* Data provided:

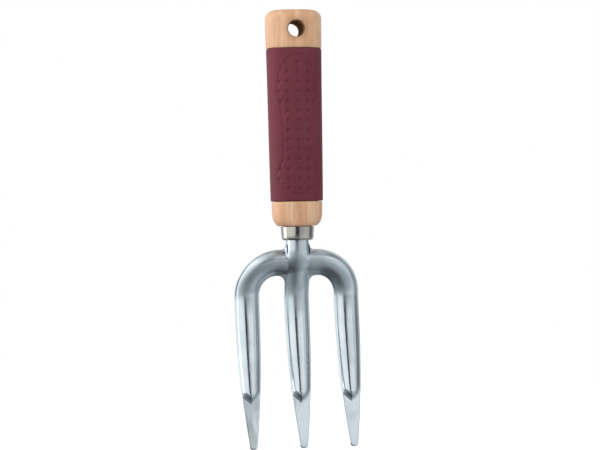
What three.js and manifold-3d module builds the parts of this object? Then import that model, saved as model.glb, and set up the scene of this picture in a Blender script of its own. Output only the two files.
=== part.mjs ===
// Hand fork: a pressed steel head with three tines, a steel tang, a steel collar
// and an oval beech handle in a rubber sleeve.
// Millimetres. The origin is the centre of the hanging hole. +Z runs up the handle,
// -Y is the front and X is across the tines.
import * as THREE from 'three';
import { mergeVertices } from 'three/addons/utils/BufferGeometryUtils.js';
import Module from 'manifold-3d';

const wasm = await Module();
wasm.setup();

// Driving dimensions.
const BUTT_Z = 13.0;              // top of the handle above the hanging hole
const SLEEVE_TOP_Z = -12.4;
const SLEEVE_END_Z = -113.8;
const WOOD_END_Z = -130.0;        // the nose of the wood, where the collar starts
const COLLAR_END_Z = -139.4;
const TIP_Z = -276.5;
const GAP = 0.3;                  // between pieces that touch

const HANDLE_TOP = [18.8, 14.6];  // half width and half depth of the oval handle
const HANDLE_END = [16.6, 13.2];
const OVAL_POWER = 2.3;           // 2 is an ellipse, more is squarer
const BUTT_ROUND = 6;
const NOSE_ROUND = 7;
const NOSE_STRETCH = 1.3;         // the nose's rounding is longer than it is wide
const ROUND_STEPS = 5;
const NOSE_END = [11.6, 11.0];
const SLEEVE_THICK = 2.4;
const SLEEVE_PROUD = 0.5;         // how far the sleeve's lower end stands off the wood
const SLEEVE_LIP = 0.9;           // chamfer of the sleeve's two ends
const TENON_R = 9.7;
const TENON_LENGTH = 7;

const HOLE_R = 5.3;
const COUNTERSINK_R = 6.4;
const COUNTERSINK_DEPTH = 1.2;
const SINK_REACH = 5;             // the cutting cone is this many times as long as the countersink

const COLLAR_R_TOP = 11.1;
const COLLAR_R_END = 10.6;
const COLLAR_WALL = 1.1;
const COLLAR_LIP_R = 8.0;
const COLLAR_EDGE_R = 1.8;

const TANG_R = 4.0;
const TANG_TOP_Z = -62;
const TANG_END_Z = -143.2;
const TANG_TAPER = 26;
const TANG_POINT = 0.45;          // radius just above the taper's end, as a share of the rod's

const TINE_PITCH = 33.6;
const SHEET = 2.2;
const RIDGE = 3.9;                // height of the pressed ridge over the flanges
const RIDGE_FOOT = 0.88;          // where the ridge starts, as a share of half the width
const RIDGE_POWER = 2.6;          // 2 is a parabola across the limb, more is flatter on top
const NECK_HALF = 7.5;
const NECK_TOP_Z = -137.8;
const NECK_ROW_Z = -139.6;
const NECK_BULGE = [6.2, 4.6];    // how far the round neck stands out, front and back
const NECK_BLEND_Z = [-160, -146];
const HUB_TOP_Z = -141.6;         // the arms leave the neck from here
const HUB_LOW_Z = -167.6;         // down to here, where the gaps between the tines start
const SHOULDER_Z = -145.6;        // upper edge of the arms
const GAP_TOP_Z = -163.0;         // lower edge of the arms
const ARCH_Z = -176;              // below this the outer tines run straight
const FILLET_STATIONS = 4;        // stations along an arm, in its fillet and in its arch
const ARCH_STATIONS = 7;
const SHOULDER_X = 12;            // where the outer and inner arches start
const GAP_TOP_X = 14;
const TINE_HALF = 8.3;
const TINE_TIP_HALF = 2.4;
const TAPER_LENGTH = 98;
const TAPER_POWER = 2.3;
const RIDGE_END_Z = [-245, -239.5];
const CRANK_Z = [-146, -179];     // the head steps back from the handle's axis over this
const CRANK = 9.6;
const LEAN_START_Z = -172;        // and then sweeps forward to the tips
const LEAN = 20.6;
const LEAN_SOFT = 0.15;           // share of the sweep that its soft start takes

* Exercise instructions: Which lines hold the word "this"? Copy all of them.

* Exercise response:
What three.js and manifold-3d module builds the parts of this object? Then import that model, saved as model.glb, and set up the scene of this picture in a Blender script of its own. Output only the two files.
const SINK_REACH = 5;             // the cutting cone is this many times as long as the countersink
const ARCH_Z = -176;              // below this the outer tines run straight
const CRANK_Z = [-146, -179];     // the head steps back from the handle's axis over this